Done computing similarity matrix.
RMSE: 0.9170
MAE:  0.7261
Computing the pearson similarity matrix...
Done computing similarity matrix.
RMSE: 0.9173
MAE:  0.7260
Computing the pearson similarity matrix...
Done computing similarity matrix.
RMSE: 0.9171
MAE:  0.7262
Computing the pearson similarity matrix...
Done computing similarity matrix.
RMSE: 0.9

## Conclusion

In this notebook, we implemented and evaluated two different recommendation algorithms—SVD (Singular Value Decomposition) and Item-based Pearson Correlation—using the Netflix movie ratings dataset. The evaluation process followed the FEVR framework to ensure a comprehensive assessment.

**SVD Model:**

Each epoch shows the progress of training, and after 5 epochs, the RMSE and MAE are reported for the test set.
The average RMSE for SVD across 5 splits is approximately 0.89.
The average MAE for SVD across 5 splits is approximately 0.70.

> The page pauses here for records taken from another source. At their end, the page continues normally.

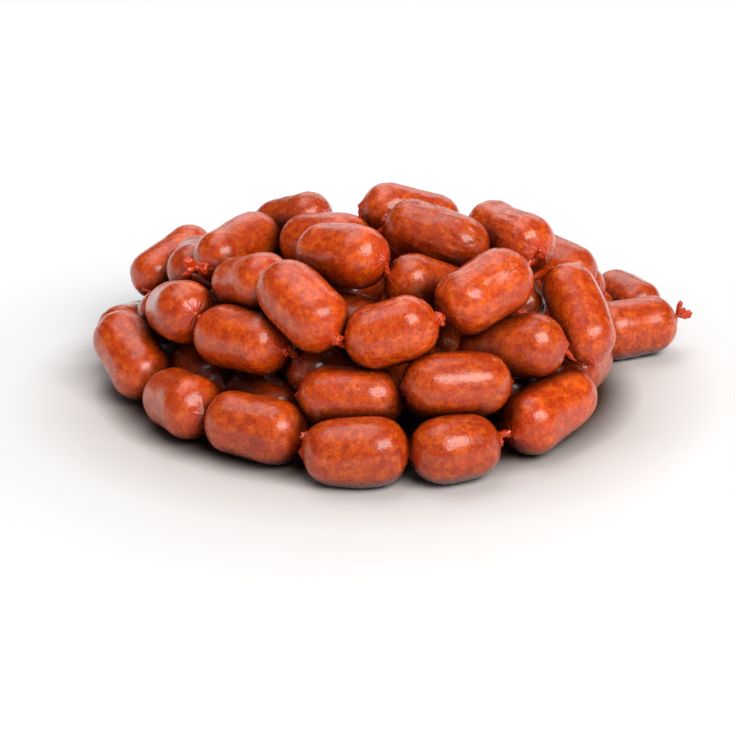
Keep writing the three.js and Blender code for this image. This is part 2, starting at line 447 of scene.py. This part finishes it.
def lay_link(local, rod):
    """Points of a link moved from its own frame to where it lies."""
    along = np.array(rod.along())
    left = np.cross((0, 0, 1), along)
    left /= np.linalg.norm(left)
    up = np.cross(along, left)
    middle = (np.array(rod.start) + np.array(rod.end)) / 2
    return local @ np.stack([along, left, up]) + middle


def off_rod(points, rod):
    """The way to each point from the nearest place on a rod's middle line."""
    start = np.array(rod.start)
    way = np.array(rod.end) - start
    share = np.clip((points - start) @ way / (way @ way), 0, 1)
    return points - (start + share[:, None] * way)


# How links flatten each other: from which gap in millimetres, how much each gives way, and how
# much farther than they reach other links are looked at
PRESS_FROM = 0.15
PRESS_SHARE = 0.55
PRESS_SEARCH = 4


def press(points, rod, others):
    """Links that touch flatten each other, and the ground flattens the lowest."""
    centre = (np.array(rod.start) + np.array(rod.end)) / 2
    for other in others:
        if other is rod:
            continue
        other_centre = (np.array(other.start) + np.array(other.end)) / 2
        reach = (rod.length + other.length) / 2 + rod.radius + other.radius + PRESS_SEARCH
        if np.linalg.norm(other_centre - centre) > reach:
            continue
        off = off_rod(points, other)
        gap = np.linalg.norm(off, axis=1)
        deep = np.clip(other.radius + PRESS_FROM - gap, 0, None)
        points += off / np.maximum(gap, NO_GAP)[:, None] * (deep * PRESS_SHARE)[:, None]
    points[:, 2] = np.maximum(points[:, 2], 0)
    return points


# Painted shade between links: how far that of a neighbour and of the ground reaches, in
# millimetres, the ground's strength, and how a neighbour counts that lies straight out or beside a
# point
NEIGHBOUR_SHADE = 24
GROUND_SHADE = 32
GROUND_STRENGTH = 1.6
FACING_STRENGTH = 1.2
BESIDE_STRENGTH = 0.1


def crowding(points, rod, others):
    """How much of each point's open side other links or the ground take up, for painted shade."""
    outward = off_rod(points, rod)
    outward /= np.linalg.norm(outward, axis=1, keepdims=True) + TINY
    taken = GROUND_STRENGTH * np.clip(-outward[:, 2], 0, 1)
    taken *= np.clip(1 - points[:, 2] / GROUND_SHADE, 0, 1)
    for other in others:
        if other is rod:
            continue
        across = -off_rod(points, other)
        gap = np.linalg.norm(across, axis=1)
        facing = (across * outward).sum(axis=1) / gap * FACING_STRENGTH + BESIDE_STRENGTH
        near = 1 - (gap - other.radius) / NEIGHBOUR_SHADE
        taken += np.clip(facing, 0, 1) * np.clip(near, 0, 1)
    return np.clip(taken, 0, 1)


def new_piece(name, parts):
    """One mesh of parts, each (master, points in mm, place, tip, tone, slack, painted shade)."""
    made = []
    bpy.ops.object.select_all(action="DESELECT")
    for master, points, place, tip, tone, slack, crowd in parts:
        mesh = master.data.copy()
        mesh.vertices.foreach_set("co", (points * MM).astype(np.float32).ravel())
        skin = mesh.attributes.new("skin", "FLOAT_VECTOR", "POINT")
        skin.data.foreach_set("vector", place.astype(np.float32).ravel())
        for label, value in (("tip", tip), ("tone", tone), ("slack", slack), ("crowd", crowd)):
            held = mesh.attributes.new(label, "FLOAT", "POINT")
            held.data.foreach_set("value", np.broadcast_to(value, len(points)).astype(np.float32))
        part = bpy.data.objects.new(name, mesh)
        bpy.context.collection.objects.link(part)
        part.select_set(True)
        made.append(part)
    bpy.context.view_layer.objects.active = made[0]
    bpy.ops.object.join()
    piece = bpy.context.object
    piece.name = name
    piece.data.polygons.foreach_set("use_smooth", [True] * len(piece.data.polygons))
    return piece


# The twisted casing between links, in millimetres: its radius, how much wider it is where it
# enters a link, how deep it is rooted there, and what share of the gap it runs straight on. A twist
# that is longer than TWIST_TAUT sags towards the heap's core
TWIST_RADIUS = 2.2
TWIST_FLARE = 1.2
TWIST_ROOT = 3.5
TWIST_SWING = 0.3
TWIST_SAG = 0.9
TWIST_TAUT = 10
CORE_HEIGHT = 30

# How soon the wider part ends, as a share of the length, and how the twists differ in radius
FLARE_REACH = 0.12
RADIUS_SPREAD = (0.85, 1.15)

# The rope of a twist: sides and bands of its mesh, strands, the depth between them, their turn
TWIST_SIDES = 20
TWIST_BANDS = 32
STRANDS = 3
STRAND_DEPTH = 0.22
STRAND_TURN = 14


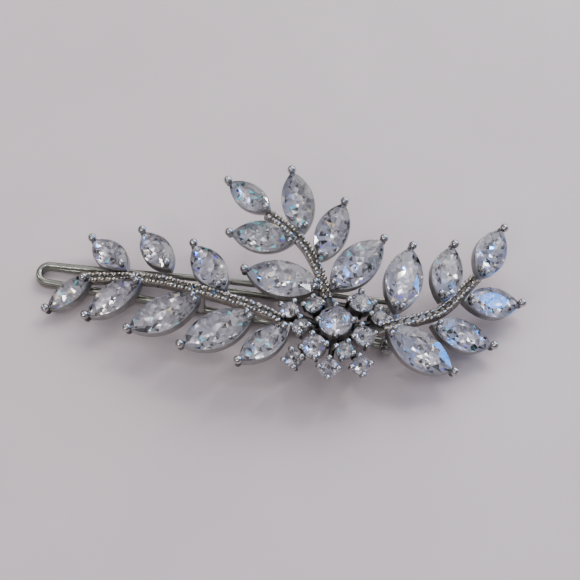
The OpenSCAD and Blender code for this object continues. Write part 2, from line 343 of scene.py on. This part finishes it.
def splinter_cut(a, b, height, depth, girdle, mains, pitch):
    """Cut stone whose underside is a bowl of small splintered facets."""
    verts, faces, h = crown_cut(a, b, height, girdle, mains)
    rim = 2 * mains
    flat = [Vector(v[:2]) for v in verts[h:]]
    deep = [-girdle] * rim
    for row in range(-GRID_REACH, GRID_REACH + 1):
        for column in range(-GRID_REACH, GRID_REACH + 1):
            x = (column + 0.5 * (row % 2) + rng.uniform(-STRAY, STRAY)) * pitch * 1.5
            y = (row + rng.uniform(-STRAY, STRAY)) * pitch * 0.85
            share = lens_share(a, b, x, y)
            tilt = rng.uniform(0.8, 1.05)
            if share < 0.9:
                flat.append(Vector((x, y)))
                deep.append(-girdle - (depth - girdle) * (1 - share**1.5) * tilt)
    edges = [(k, (k + 1) % rim) for k in range(rim)]
    found = delaunay_2d_cdt(flat, edges, [], 1, 1e-5)
    source = [origin[0] for origin in found[3]]
    verts = verts[:h] + [(*flat[k], deep[k]) for k in range(len(flat))]
    under = [[h + source[k] for k in reversed(face)] for face in found[2]]
    return verts, faces + under, [0] * len(faces) + shuffled_foil(under)


def loop_wall(a, b, profile, count):
    """Wall round a lens: profile is a closed list of (more length, more width, z)."""
    verts = []
    for dl, dw, z in profile:
        for k in range(count):
            verts.append((*lens_point(a + dl, b + dw, k * 2 * math.pi / count), z))
    rings = len(profile)
    faces = []
    for i in range(rings):
        j = (i + 1) % rings
        for k in range(count):
            n = (k + 1) % count
            faces.append([i * count + k, i * count + n, j * count + n, j * count + k])
    return verts, faces


def lathe(profile, count, stretch=1.0):
    """Solid turned from (radius, z) pairs, bottom to top, and stretched along x."""
    verts = [(0, 0, profile[0][1])]
    for r, z in profile:
        for k in range(count):
            turn = k * 2 * math.pi / count
            verts.append((r * math.cos(turn) * stretch, r * math.sin(turn), z))
    verts.append((0, 0, profile[-1][1]))
    top = len(verts) - 1
    faces = []
    for k in range(count):
        n = (k + 1) % count
        faces.append([0, 1 + n, 1 + k])
        for i in range(len(profile) - 1):
            low, high = 1 + i * count, 1 + (i + 1) * count
            faces.append([low + k, low + n, high + n, high + k])
        faces.append([top - count + k, top - count + n, top])
    return verts, faces


def bead_profile(radius, z, neck, foot):
    """Prong: a neck from foot up to a ball of that radius at height z."""
    start = math.asin(min(neck / radius, 0.95))
    steps = 9
    ball = []
    for i in range(steps):
        turn = math.pi - start - (math.pi - start) * i / steps
        ball.append((radius * math.sin(turn), z + radius * math.cos(turn)))
    ball.append((radius * 0.08, z + radius))
    return [(neck * 0.75, foot), (neck, foot + 0.3), *ball]


def swept_bar(points, ups, section):
    """Bar of a section (across, up) along points."""
    verts = []
    count = len(section)
    for i, p in enumerate(points):
        ahead = points[min(i + 1, len(points) - 1)] - points[max(i - 1, 0)]
        side = ahead.cross(ups[i]).normalized()
        up = side.cross(ahead).normalized()
        for across, high in section:
            verts.append(p + side * across * MM + up * high * MM)
    faces = [list(range(count)), [len(verts) - 1 - i for i in range(count)]]
    for i in range(len(points) - 1):
        for k in range(count):
            n = (k + 1) % count
            faces.append([i * count + k, (i + 1) * count + k, (i + 1) * count + n, i * count + n])
    return [v / MM for v in verts], faces


def tube(points, radius, count=24):
    """Round wire along points, with tapered ends."""
    tangents = []
    for i in range(len(points)):
        ahead = points[min(i + 1, len(points) - 1)] - points[max(i - 1, 0)]
        tangents.append(ahead.normalized())
    tangents = [tangents[0], *tangents, tangents[-1]]
    start = points[0] - tangents[0] * radius * 0.6
    end = points[-1] + tangents[-1] * radius * 0.6
    line = [start, *points, end]
    shares = [0.35, *[1.0] * len(points), 0.35]
    verts = []
    for p, tangent, share in zip(line, tangents, shares):
        side = tangent.cross(Vector((0, 0, 1))).normalized()
        up = side.cross(tangent)
        for k in range(count):
            turn = -k * 2 * math.pi / count
            verts.append(p + (side * math.cos(turn) + up * math.sin(turn)) * radius * share)
    total = len(line)
    faces = [list(range(count)), [total * count - 1 - k for k in range(count)]]
    for i in range(total - 1):
        for k in range(count):
            n = (k + 1) % count
            faces.append([i * count + k, (i + 1) * count + k, (i + 1) * count + n, i * count + n])
    return [v / MM for v in verts], faces


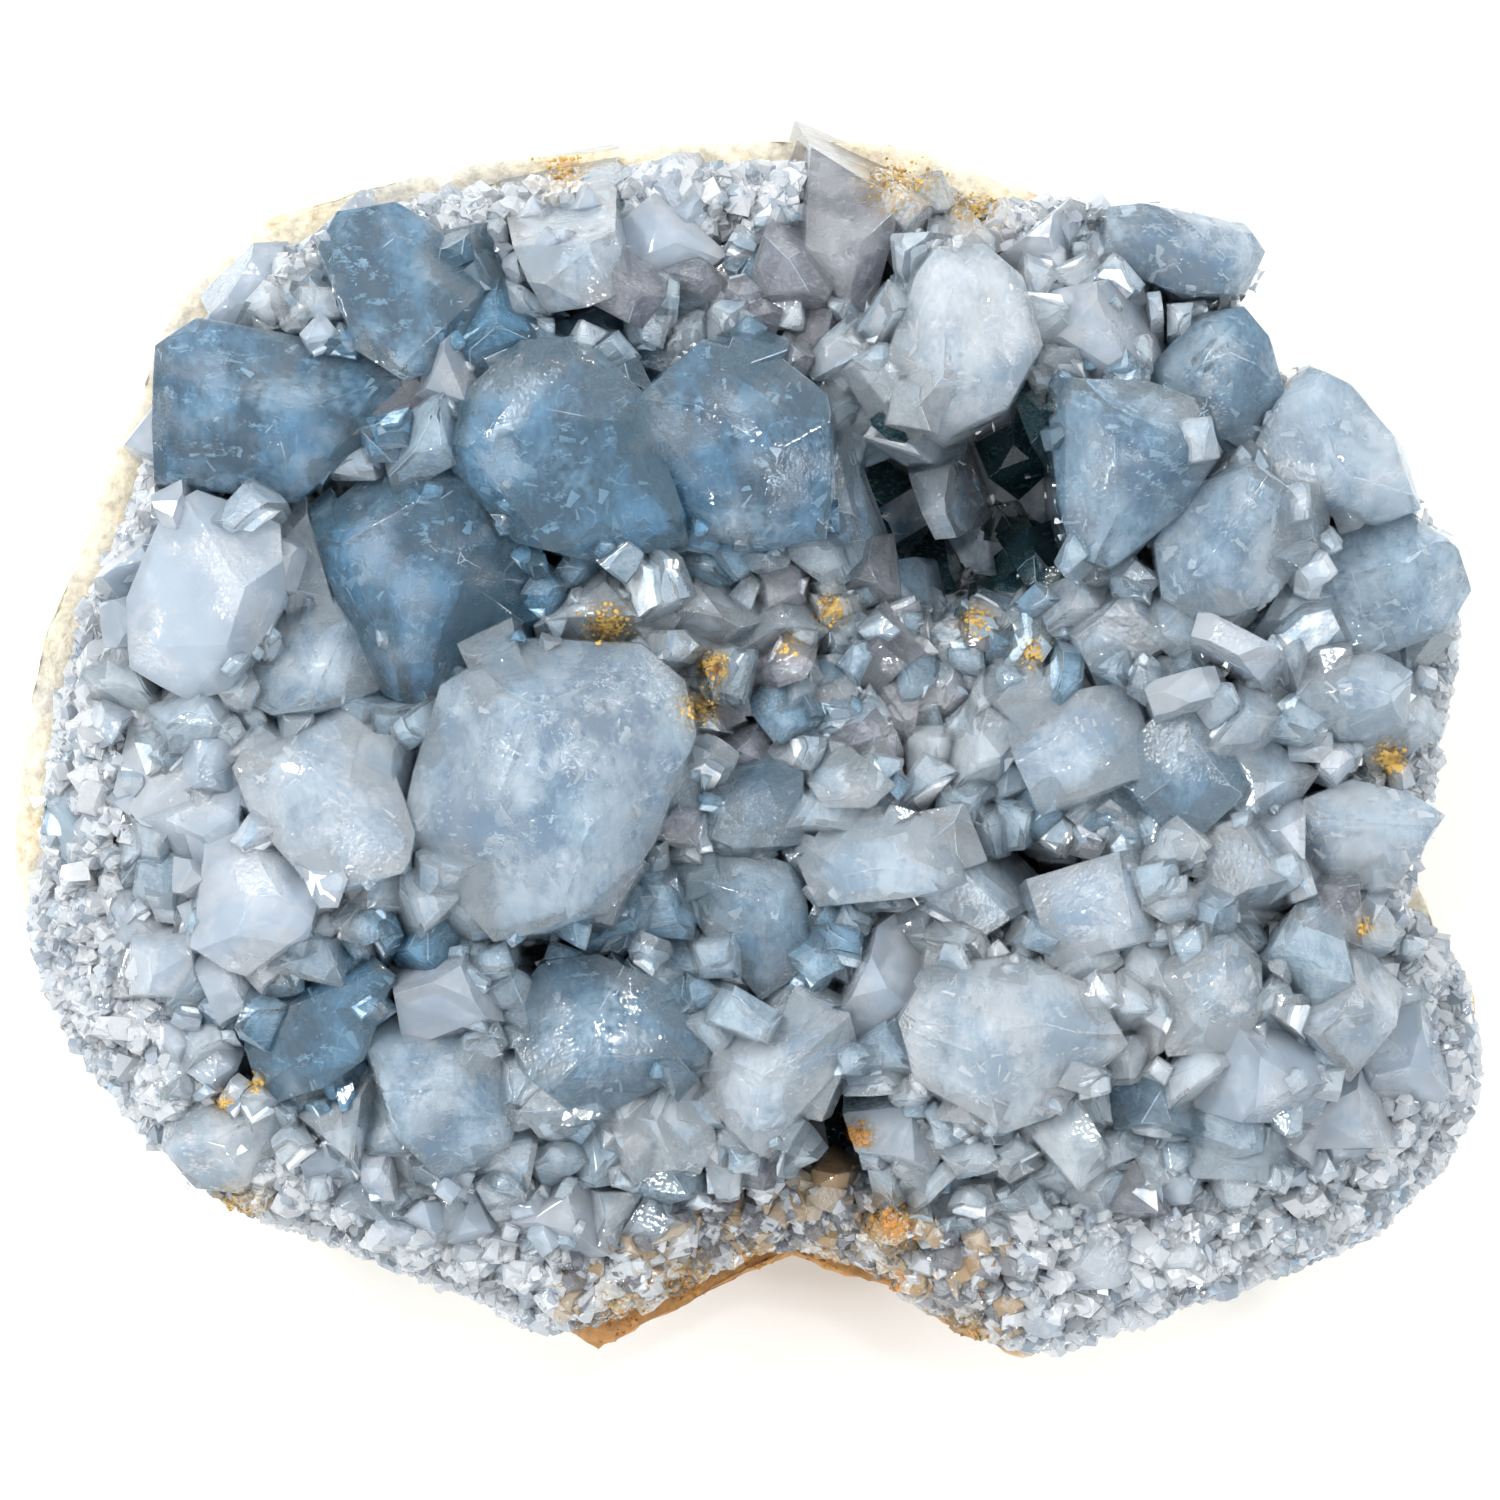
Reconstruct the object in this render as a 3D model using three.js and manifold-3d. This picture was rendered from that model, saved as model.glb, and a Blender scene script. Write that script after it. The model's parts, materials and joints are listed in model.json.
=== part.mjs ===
// A celestite crystal cluster: a piece of geode wall lying on its back, crystals up.
//
// Millimetres, +Z up, +X to the right and +Y to the top of the piece seen from above.
// The origin is in the middle of the outline, on the surface that the piece rests on.
// Two solids: the pale rock of the wall, and the crystals that grew on it as one crust.

import * as THREE from 'three';
import { ConvexGeometry } from 'three/addons/geometries/ConvexGeometry.js';
import { mergeVertices } from 'three/addons/utils/BufferGeometryUtils.js';
import Module from 'manifold-3d';

// Driving dimensions

const LENGTH = 100; // along X, from the left rind to the right druse
const WALL = 8.5; // rock under the crystals at the middle of the bowl
const RIM_TOP = 17; // height of the rock at its rim, on average
const RIM_RISE = 3.5; // how much higher the rim stands at the smooth upper left
const SEAM = 0.35; // clearance between rock and crystals
const CRUST = 2.4; // thickness at the rim of the layer that the crystals stand in
const CRUST_SWELL = 11; // how much thicker it is in the middle
const CRUST_LUMP = 3.2; // how uneven its surface is
const RIND_WIDTH = 0.055; // bare rind at the smooth upper left, as a share of the radius
const REST = 0.56; // share of the outline's radius that is flat underneath
const REACH = 1.3; // how far the seam runs past the outline, as a share of its radius
const ROOT = 1.5; // how far below the seam a crystal starts
const TAU = Math.PI * 2;

// Where the rings of the seam and of the crust lie, as shares of the outline's radius

const SEAM_RINGS = [0, 0.4, 0.74, 1, REACH];
const CRUST_RINGS = [1, 0.86, 0.68, 0.5, 0.3, 0];
const SEAM_SECTORS = 24;
const CRUST_SECTORS = 30;
const ROCK_SECTORS = 38;

// Waves in the seam: height, how many go round, and how far they twist from the middle to the rim

const SEAM_WAVES = [[0.7, 3, 5], [0.5, 7, -4]];

// How uneven the wall is: in height, as a share of the radius, and what is left of that where
// the rind is whole

const ROCK_LUMP = { up: 0.64, out: 0.032, whole: 0.2 };

// The wall from the resting face to the rim: share of the radius and share of the rim's height

const WALL_PROFILE = [
  [0, 0], [REST, 0], [0.74, 0.08], [0.88, 0.28], [0.965, 0.58], [1, 0.9],
];

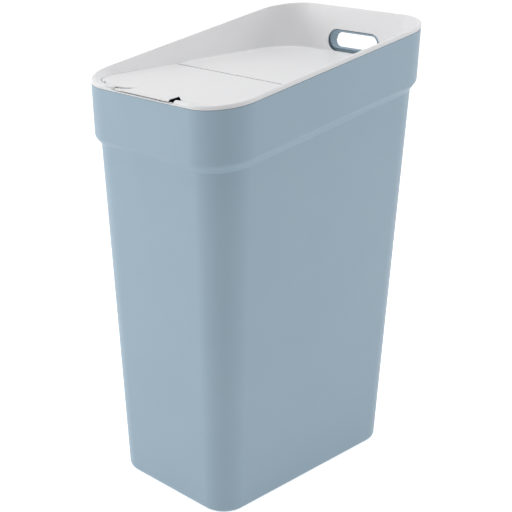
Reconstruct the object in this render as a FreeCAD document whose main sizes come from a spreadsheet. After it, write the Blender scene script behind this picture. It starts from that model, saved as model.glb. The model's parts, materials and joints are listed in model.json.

**Item-based Pearson Correlation Model:**

The similarity matrix computation is indicated, followed by the RMSE and MAE for the test set.
The average RMSE for Pearson Correlation across 5 splits is approximately 0.92.
The average MAE for Pearson Correlation across 5 splits is approximately 0.73.
Conclusion:

The SVD model performs slightly better than the Item-based Pearson Correlation model in terms of both RMSE and MAE, as it has lower average values for these metrics.
Lower RMSE and MAE values indicate better predictive accuracy, so based on these results, the SVD model is the preferable choice for this dataset.